RECORDS FOR THIS TASK:

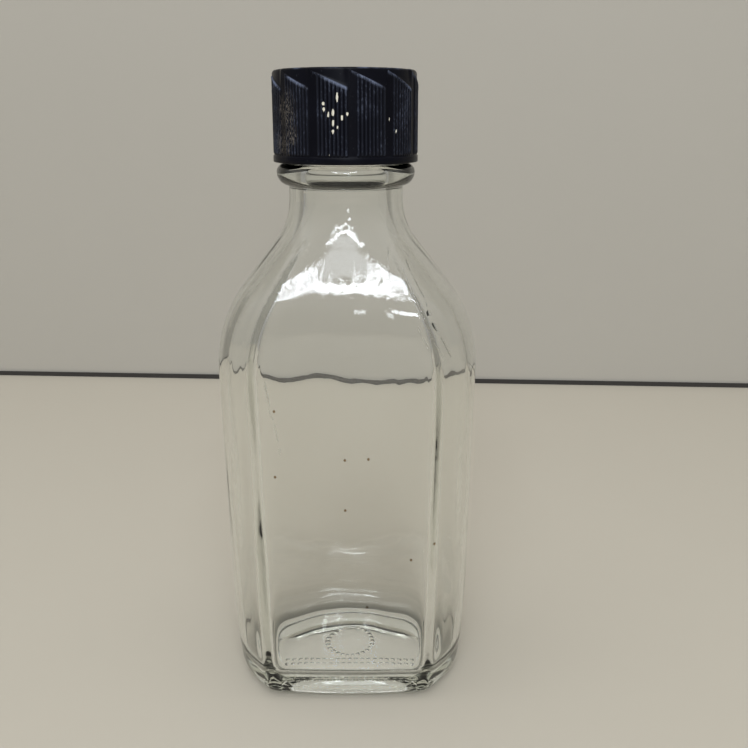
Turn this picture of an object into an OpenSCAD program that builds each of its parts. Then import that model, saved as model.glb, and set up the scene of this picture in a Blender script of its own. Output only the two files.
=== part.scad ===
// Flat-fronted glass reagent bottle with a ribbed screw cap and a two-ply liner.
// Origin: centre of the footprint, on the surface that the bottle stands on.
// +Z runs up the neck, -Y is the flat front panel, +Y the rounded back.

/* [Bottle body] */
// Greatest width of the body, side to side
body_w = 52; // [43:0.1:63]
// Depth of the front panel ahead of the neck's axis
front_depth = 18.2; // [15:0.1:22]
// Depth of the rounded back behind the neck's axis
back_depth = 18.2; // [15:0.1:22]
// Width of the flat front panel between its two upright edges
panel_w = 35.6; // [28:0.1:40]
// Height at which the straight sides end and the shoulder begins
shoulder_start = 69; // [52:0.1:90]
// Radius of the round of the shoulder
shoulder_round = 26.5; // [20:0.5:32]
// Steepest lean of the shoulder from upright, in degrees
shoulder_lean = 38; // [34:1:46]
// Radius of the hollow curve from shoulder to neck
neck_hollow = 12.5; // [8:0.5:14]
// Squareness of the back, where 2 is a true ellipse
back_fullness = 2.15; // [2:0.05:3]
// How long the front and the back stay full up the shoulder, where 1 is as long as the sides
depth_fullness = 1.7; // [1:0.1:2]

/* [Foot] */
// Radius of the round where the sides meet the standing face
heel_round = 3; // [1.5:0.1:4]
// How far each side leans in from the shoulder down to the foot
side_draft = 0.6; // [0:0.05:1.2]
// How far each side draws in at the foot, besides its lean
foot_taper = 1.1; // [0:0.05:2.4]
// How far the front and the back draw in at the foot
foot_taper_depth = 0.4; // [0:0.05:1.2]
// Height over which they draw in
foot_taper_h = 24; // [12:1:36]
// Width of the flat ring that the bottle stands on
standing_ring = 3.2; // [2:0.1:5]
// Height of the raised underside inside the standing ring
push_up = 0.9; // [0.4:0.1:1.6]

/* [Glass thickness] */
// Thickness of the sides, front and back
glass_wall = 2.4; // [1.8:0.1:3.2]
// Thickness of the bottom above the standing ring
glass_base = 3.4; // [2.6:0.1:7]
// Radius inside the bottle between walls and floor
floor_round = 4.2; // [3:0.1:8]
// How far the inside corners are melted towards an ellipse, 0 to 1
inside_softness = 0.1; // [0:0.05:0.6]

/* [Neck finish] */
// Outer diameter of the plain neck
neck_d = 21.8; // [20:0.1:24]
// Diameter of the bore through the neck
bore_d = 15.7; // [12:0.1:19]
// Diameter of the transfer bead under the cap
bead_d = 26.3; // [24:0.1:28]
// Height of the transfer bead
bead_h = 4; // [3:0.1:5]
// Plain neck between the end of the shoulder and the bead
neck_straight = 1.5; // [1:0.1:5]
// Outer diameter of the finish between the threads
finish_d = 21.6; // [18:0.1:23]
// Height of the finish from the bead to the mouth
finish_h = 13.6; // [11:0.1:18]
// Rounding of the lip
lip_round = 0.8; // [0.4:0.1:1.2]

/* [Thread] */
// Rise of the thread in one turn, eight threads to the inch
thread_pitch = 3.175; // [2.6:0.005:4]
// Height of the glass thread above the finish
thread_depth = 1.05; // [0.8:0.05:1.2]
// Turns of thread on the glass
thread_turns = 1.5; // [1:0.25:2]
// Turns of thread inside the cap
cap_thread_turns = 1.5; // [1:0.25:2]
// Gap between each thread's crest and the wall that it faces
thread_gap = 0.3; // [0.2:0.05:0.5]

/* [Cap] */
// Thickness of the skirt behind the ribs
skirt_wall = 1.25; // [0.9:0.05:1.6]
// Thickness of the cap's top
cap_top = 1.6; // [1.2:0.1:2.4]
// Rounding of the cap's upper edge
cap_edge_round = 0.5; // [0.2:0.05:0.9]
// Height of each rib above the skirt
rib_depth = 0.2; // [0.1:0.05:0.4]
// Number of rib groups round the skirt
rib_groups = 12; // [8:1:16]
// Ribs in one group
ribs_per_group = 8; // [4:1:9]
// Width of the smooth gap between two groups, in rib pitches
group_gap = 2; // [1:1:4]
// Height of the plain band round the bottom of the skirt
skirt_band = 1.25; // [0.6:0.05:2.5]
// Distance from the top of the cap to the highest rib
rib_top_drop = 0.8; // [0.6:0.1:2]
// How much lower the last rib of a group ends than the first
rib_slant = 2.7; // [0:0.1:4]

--

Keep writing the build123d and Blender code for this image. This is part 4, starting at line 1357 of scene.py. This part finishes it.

PROMPT: From the records above, repeat exactly the lines from the one with "Turn this picture" through the one with "the rounded back.", both included.

COMPLETED EXERCISE:
Turn this picture of an object into an OpenSCAD program that builds each of its parts. Then import that model, saved as model.glb, and set up the scene of this picture in a Blender script of its own. Output only the two files.
=== part.scad ===
// Flat-fronted glass reagent bottle with a ribbed screw cap and a two-ply liner.
// Origin: centre of the footprint, on the surface that the bottle stands on.
// +Z runs up the neck, -Y is the flat front panel, +Y the rounded back.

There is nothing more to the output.